Pub Date: April 1st, 1988
Publisher: Atheneum

After the embarrassingly bad fifth novel (The Catholic) in Plante's Francouer family Story, he here exhibits the same narrative restraint and philosophic sensibility that made The Family a contemporary masterpiece. Plante manages to regain stride by turning away from Daniel Francouer, his alterego through the other five volumes, and a character of exhaustible depth. In this latest episode from the lives of the French Canadian family in Providence, Rhode Island, Plante focuses on Daniel's older brother, Phillip, whose nuclear family well embodies the religious struggles that underpin all the books. This volume opens with the violent scene of Phillip's 20-year-old daughter, Antoinette, trying to drown herself in the bathroom tub--a scene that sets the tone for this dark and foreboding, extremely Catholic novel. What led to Toinette's ""hatred of life"" is her confusing religious heritage.
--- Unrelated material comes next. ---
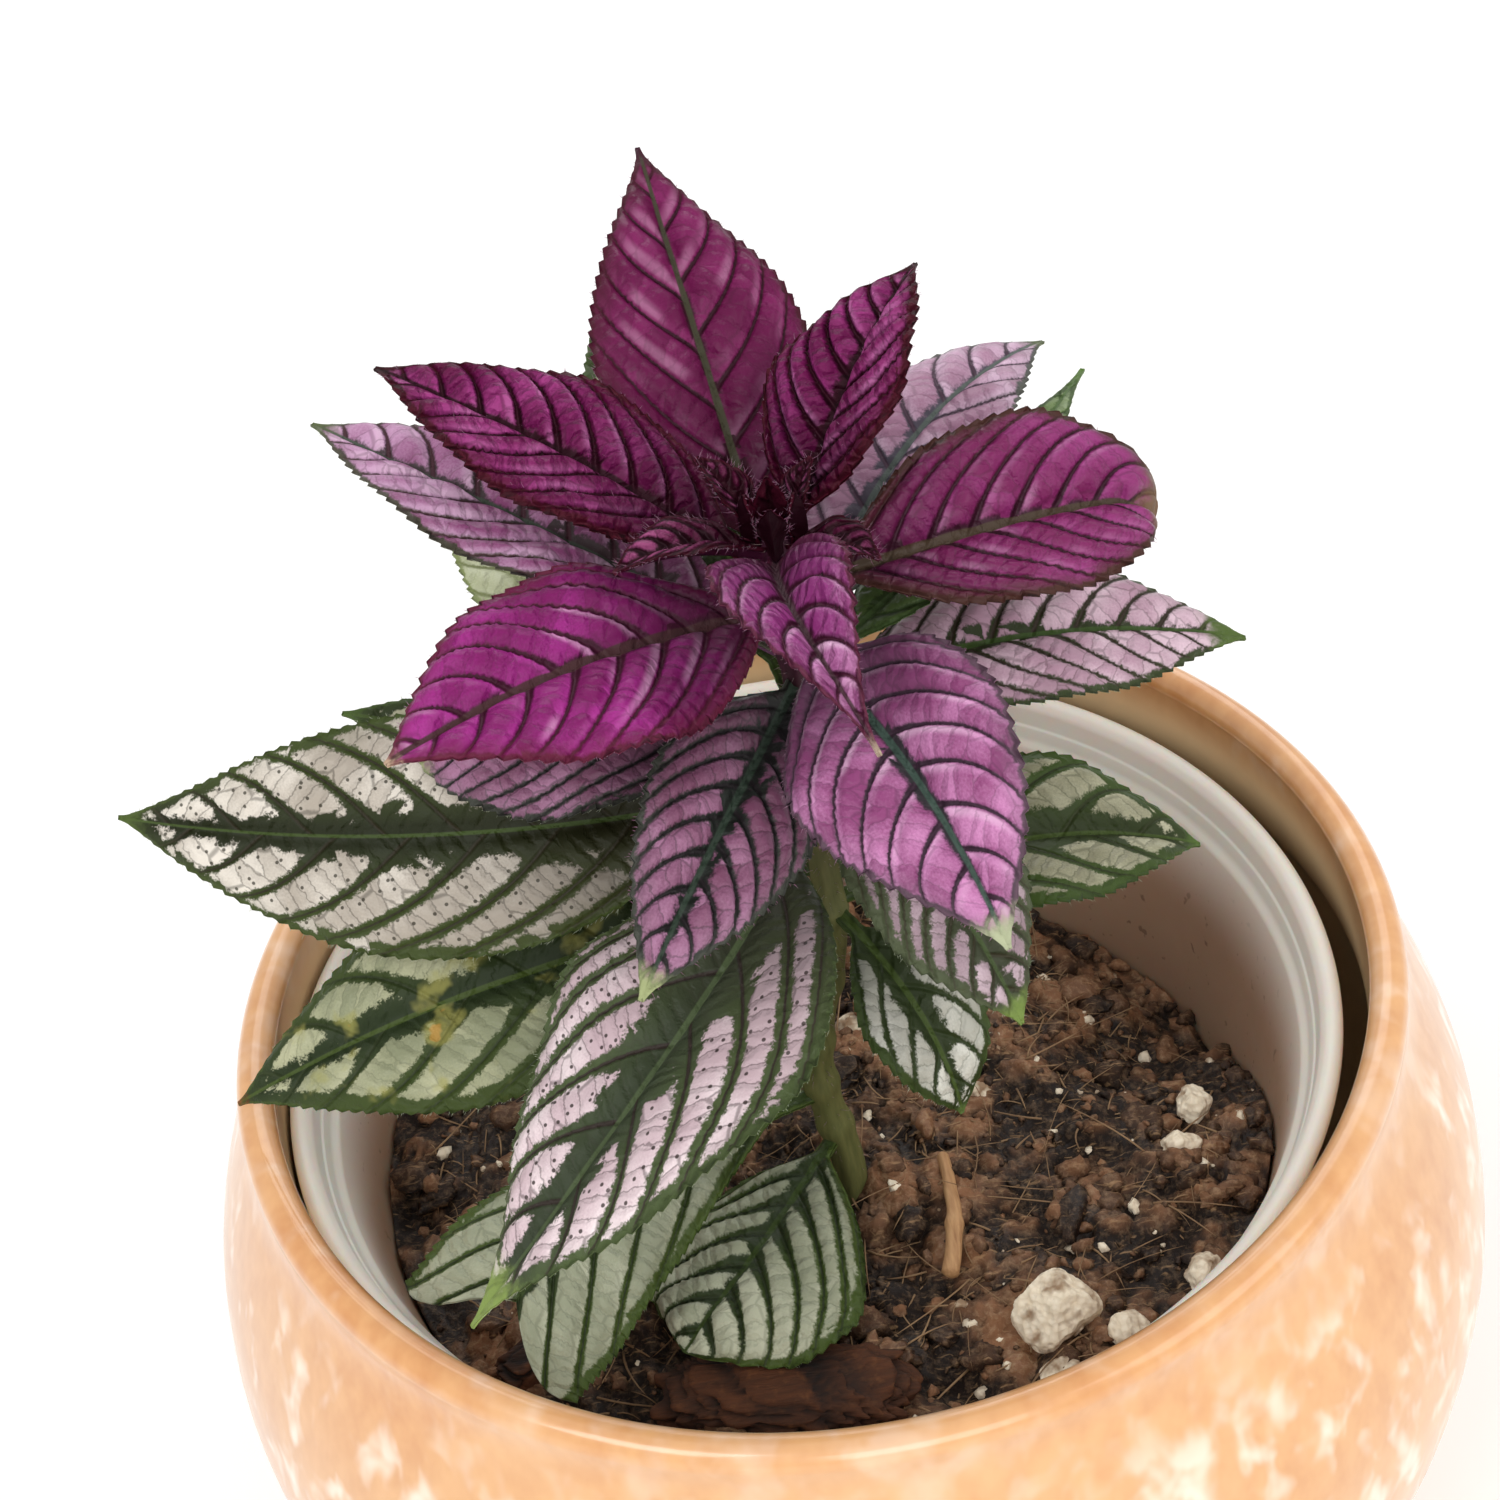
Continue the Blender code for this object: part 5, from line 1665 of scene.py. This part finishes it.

Phillip, in an effort to escape the ""closed, dark religion"" of his Canuck ancestors, married his college roommate's sister, a Protestant from Texas who never converts, partly, no doubt, because she is treated like a foreigner by her husband's secretive family. (Readers of the previous novels need not be reminded of the Francouers' strange and volatile behavior.) Her daughter, in her ""suffering,"" feels a deeper bond to her grandmother, with whom she spends an inordinate amount of time. Over summer vacation from school, at her grandmother's lake house, she feels ""as if she had come to a convent in which she must take a vow of loneliness."" A few years later, after Memere's death, Toinette renews her effort to imitate her cool-headed and chin-up mother, herself soon to die from cancer. The latter's ""soullessness""--in Francouer terms--contrasts with her mother-in-law's ""abiding soul."" The Catholic-Protestant split over free will and fate, the nature of the soul, and all the psychological ramifications of these differences contribute to Toinette's divided self--a self she mends in mourning. Though provocative on its own, this short and dense novella is a brilliant addition to an uneven saga.